--- Begin Given data ---

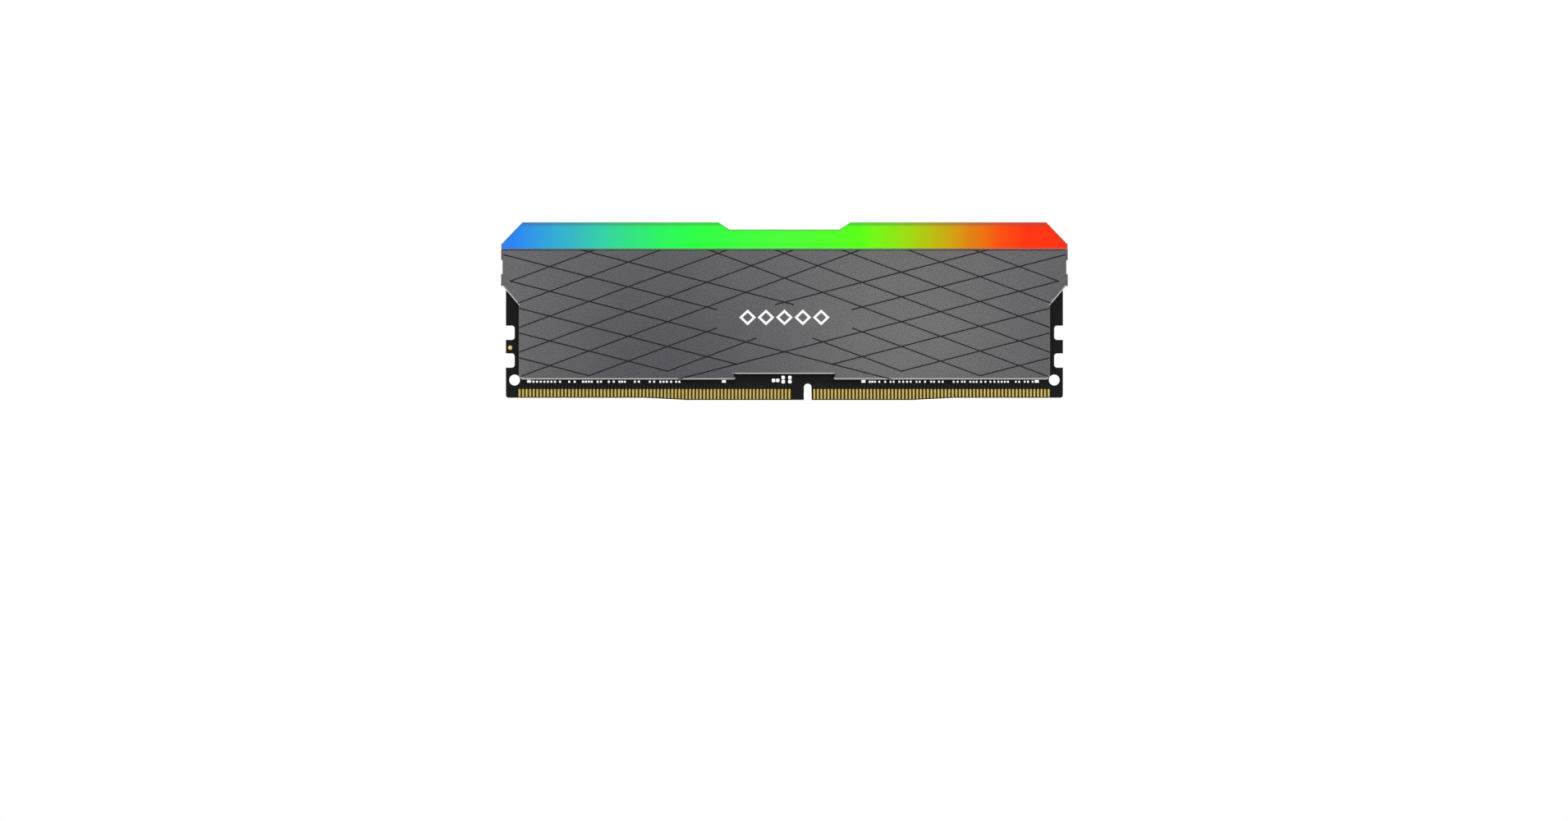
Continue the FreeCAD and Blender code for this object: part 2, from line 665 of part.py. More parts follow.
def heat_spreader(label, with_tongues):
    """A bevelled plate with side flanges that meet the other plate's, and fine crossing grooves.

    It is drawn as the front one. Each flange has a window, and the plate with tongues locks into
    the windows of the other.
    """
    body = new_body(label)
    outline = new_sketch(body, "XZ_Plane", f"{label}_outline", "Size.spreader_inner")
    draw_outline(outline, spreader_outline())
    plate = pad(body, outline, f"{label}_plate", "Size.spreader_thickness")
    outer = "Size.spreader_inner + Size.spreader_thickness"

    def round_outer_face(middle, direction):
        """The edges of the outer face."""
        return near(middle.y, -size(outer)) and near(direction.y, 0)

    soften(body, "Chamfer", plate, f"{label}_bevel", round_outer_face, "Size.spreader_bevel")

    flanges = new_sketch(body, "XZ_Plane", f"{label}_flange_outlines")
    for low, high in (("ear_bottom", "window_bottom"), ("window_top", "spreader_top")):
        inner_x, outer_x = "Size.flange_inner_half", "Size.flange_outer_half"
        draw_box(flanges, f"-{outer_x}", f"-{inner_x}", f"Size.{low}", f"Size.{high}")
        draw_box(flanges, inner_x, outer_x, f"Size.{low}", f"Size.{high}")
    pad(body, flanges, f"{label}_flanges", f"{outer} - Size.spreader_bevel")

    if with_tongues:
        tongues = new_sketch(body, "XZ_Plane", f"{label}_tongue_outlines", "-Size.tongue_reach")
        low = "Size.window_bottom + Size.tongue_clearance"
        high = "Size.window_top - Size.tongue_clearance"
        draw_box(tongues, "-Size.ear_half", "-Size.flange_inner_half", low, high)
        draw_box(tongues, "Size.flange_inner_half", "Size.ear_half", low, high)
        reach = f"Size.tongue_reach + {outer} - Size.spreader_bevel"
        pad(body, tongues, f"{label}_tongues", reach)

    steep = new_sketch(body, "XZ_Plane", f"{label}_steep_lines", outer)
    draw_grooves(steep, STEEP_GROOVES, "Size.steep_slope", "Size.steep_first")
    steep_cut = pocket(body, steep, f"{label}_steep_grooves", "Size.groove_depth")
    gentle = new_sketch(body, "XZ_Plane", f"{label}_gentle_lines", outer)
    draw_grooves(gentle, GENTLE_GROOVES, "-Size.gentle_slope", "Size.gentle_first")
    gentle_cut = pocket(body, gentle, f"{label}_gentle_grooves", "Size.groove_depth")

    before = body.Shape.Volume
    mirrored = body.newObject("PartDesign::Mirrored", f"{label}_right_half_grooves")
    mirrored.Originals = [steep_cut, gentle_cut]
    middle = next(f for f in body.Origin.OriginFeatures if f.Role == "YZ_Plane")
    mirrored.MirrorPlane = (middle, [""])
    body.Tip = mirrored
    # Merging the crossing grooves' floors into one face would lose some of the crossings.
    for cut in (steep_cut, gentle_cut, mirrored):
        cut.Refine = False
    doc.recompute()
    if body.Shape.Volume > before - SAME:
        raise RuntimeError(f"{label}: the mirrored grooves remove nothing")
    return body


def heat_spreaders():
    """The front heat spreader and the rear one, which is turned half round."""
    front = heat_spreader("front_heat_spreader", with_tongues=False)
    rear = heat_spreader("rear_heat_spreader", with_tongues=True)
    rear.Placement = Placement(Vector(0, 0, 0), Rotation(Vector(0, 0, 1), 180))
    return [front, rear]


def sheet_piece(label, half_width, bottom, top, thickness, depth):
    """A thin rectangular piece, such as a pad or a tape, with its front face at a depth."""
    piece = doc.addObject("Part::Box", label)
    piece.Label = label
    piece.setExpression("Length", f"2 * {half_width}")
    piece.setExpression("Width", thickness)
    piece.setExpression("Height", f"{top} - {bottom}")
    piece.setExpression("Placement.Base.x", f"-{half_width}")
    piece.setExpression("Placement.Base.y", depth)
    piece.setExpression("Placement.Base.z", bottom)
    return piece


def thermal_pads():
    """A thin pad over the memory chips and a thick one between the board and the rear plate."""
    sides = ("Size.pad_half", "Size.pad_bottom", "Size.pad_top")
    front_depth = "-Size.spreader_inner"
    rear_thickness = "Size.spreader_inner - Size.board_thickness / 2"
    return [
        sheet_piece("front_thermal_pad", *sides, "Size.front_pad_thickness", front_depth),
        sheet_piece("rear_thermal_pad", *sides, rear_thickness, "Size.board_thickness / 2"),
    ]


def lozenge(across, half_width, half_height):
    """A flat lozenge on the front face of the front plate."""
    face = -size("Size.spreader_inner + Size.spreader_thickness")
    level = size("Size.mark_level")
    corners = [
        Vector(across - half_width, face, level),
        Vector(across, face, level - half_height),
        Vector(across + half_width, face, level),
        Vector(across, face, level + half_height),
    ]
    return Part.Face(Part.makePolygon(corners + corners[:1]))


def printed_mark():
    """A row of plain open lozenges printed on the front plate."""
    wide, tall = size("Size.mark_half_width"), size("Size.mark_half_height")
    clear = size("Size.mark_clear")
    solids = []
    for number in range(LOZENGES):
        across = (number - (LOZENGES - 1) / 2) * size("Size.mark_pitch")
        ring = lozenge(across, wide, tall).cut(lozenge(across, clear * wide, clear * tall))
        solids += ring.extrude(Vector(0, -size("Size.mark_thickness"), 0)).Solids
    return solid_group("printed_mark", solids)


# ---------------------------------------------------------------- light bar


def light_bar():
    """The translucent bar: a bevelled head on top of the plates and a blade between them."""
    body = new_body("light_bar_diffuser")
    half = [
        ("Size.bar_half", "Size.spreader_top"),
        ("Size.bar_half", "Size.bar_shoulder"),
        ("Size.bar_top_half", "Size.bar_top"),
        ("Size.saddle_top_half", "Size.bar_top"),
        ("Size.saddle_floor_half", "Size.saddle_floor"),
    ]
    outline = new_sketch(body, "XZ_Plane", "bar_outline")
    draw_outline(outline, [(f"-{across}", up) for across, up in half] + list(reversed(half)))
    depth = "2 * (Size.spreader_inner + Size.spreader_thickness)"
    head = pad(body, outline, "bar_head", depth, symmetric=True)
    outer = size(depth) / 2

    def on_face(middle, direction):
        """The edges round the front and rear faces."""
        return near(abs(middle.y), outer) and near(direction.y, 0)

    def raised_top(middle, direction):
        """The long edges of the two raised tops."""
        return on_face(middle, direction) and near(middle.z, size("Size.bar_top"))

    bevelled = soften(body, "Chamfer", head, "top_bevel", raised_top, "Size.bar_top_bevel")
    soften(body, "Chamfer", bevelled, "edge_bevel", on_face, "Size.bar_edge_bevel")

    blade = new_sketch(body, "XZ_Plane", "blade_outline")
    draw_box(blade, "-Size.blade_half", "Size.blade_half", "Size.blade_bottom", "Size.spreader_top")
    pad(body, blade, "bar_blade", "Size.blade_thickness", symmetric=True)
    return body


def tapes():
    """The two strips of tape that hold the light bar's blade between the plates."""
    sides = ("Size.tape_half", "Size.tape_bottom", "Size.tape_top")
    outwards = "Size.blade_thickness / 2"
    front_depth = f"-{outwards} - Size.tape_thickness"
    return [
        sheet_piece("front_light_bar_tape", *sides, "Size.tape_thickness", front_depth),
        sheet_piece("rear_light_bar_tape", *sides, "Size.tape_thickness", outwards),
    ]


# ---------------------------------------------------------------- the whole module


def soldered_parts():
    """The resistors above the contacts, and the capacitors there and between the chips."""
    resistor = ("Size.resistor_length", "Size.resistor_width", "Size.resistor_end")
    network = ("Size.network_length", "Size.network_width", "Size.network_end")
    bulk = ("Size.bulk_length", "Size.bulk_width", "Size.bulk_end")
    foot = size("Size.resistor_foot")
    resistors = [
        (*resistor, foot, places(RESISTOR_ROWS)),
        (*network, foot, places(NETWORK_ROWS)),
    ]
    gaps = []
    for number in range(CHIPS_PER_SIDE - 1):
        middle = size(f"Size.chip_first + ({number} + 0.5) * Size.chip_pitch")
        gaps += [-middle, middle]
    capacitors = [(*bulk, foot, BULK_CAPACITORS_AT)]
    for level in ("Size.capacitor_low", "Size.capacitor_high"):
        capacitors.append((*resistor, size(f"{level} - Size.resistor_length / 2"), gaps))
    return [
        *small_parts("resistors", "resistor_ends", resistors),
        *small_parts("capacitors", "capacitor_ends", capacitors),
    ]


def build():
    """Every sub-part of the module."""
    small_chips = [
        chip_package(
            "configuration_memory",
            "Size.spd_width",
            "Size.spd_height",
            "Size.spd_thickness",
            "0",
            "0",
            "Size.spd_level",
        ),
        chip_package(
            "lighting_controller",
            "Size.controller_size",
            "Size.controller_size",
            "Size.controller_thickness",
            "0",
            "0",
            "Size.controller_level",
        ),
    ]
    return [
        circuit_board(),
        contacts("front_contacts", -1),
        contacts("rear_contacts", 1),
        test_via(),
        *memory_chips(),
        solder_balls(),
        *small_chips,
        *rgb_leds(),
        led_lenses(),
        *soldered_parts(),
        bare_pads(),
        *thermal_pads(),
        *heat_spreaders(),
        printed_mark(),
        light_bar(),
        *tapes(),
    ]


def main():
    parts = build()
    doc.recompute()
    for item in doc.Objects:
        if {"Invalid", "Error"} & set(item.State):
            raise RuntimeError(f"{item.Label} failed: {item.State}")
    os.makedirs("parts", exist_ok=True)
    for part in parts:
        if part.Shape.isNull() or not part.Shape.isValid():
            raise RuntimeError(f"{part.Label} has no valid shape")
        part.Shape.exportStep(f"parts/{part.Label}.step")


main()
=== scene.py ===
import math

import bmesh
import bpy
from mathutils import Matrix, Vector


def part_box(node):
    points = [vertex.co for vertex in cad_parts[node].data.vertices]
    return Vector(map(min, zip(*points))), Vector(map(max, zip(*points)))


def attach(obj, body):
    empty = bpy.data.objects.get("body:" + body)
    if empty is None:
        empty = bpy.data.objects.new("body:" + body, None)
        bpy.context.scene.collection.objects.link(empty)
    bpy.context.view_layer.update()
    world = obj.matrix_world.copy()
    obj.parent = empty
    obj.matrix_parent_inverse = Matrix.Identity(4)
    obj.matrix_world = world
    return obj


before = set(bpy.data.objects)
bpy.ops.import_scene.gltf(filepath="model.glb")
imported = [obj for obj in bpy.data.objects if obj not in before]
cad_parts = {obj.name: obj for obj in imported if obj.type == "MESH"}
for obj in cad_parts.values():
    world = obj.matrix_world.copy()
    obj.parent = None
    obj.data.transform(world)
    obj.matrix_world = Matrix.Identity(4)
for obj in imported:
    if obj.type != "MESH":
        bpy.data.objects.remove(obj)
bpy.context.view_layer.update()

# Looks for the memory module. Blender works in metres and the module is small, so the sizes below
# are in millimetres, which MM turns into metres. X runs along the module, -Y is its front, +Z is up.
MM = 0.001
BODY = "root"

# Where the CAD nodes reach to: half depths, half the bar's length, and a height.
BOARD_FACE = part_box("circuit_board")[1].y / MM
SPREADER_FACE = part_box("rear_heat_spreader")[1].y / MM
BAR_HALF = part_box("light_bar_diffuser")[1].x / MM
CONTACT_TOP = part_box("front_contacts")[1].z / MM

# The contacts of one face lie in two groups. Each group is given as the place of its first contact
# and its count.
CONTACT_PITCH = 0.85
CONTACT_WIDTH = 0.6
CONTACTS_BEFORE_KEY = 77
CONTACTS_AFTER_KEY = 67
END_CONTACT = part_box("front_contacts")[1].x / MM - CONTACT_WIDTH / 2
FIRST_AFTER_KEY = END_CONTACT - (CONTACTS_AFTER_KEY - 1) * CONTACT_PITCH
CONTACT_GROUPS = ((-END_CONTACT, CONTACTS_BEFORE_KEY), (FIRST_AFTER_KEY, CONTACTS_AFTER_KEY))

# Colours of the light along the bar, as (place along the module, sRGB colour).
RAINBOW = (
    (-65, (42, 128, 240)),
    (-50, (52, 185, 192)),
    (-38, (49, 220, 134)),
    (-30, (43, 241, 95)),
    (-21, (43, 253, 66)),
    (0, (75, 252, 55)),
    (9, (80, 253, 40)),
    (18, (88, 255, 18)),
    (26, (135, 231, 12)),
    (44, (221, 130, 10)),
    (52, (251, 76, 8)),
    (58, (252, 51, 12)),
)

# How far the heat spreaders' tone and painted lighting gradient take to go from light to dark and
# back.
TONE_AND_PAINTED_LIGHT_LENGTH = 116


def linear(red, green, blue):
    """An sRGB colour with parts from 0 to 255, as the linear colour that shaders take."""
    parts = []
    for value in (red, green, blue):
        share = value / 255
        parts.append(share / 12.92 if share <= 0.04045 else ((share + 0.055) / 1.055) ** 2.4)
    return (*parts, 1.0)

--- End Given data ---

Your task is to extract exactly the lines starting at the line with "for part in" and ending at the line with "if empty is", including both ends, and no other lines.

    for part in parts:
        if part.Shape.isNull() or not part.Shape.isValid():
            raise RuntimeError(f"{part.Label} has no valid shape")
        part.Shape.exportStep(f"parts/{part.Label}.step")


main()
=== scene.py ===
import math

import bmesh
import bpy
from mathutils import Matrix, Vector


def part_box(node):
    points = [vertex.co for vertex in cad_parts[node].data.vertices]
    return Vector(map(min, zip(*points))), Vector(map(max, zip(*points)))


def attach(obj, body):
    empty = bpy.data.objects.get("body:" + body)
    if empty is None:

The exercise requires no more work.